June 26/06: The US Defense Security Cooperation Agency notified Congress of South Korea’s request for 48 SM-2 Standard Block IIIB missiles, as well as Mk 13 Mod 0 canisters for vertical launcher systems, containers, Intermediate-Level Maintenance spares and repair parts, supply support, personnel training and training equipment, publications and technical data, U.S. Government and contractor technical assistance and other related elements of logistics support. The total value, if all options are exercised, could be as high as $111 million.
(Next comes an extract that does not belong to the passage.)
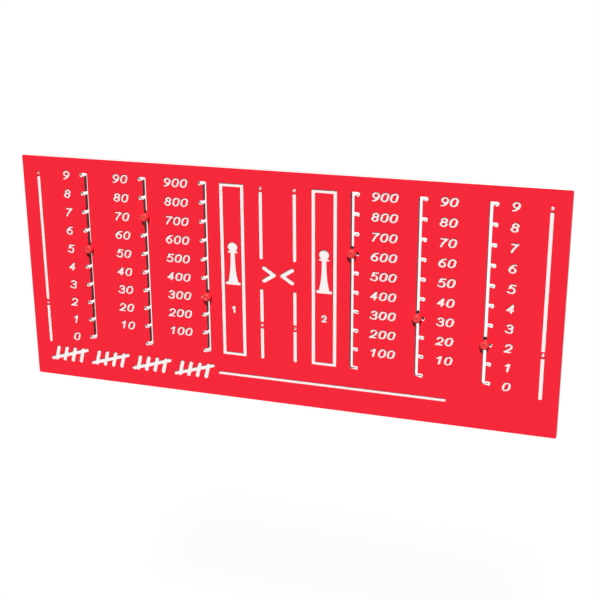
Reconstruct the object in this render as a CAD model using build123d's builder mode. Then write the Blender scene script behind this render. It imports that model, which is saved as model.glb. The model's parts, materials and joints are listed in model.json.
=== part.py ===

Korea already uses SM-2 missiles aboard some of its ships, and these SM-2 are slated for use as the primary defensive system aboard its new KDX-III AEGIS destroyers. Industrial offset agreements are expected but not yet defined. See DSCA release [PDF].
June 6/06: a $70 million sale to Japan of 20 SM-2 Block IIIB missiles, 24 SM-2 Block IIIB Telemetry missiles and AN/DKT-71A telemeters, conversion kits and containers, spare and repair parts, et. al. Multiple contractors are involved.
June 5/06: A $458 million sale to Japan of 9 SM-3 Block IA Standard missiles, plus ballistic missile defense upgrades to one AEGIS Weapon System, AEGIS BMD Vertical Launch System (VLS) alternations, containers, spares, and support. Multiple contractors aree involved.
April 6/06: Raytheon Co. in Tucson, AZ received a $29.5 million cost-plus-award-fee modification to previously awarded contract N00024-03-C-5330. This provide for engineering and technical services in support of the Standard Missile 2 (SM-2) Guided Missile Program for foreign military sales for the countries of Taiwan (66.2%) and Korea (33.8%) under the Foreign Military Sales Program. Work will be performed in Tucson, AZ and is expected to be complete by March 2007.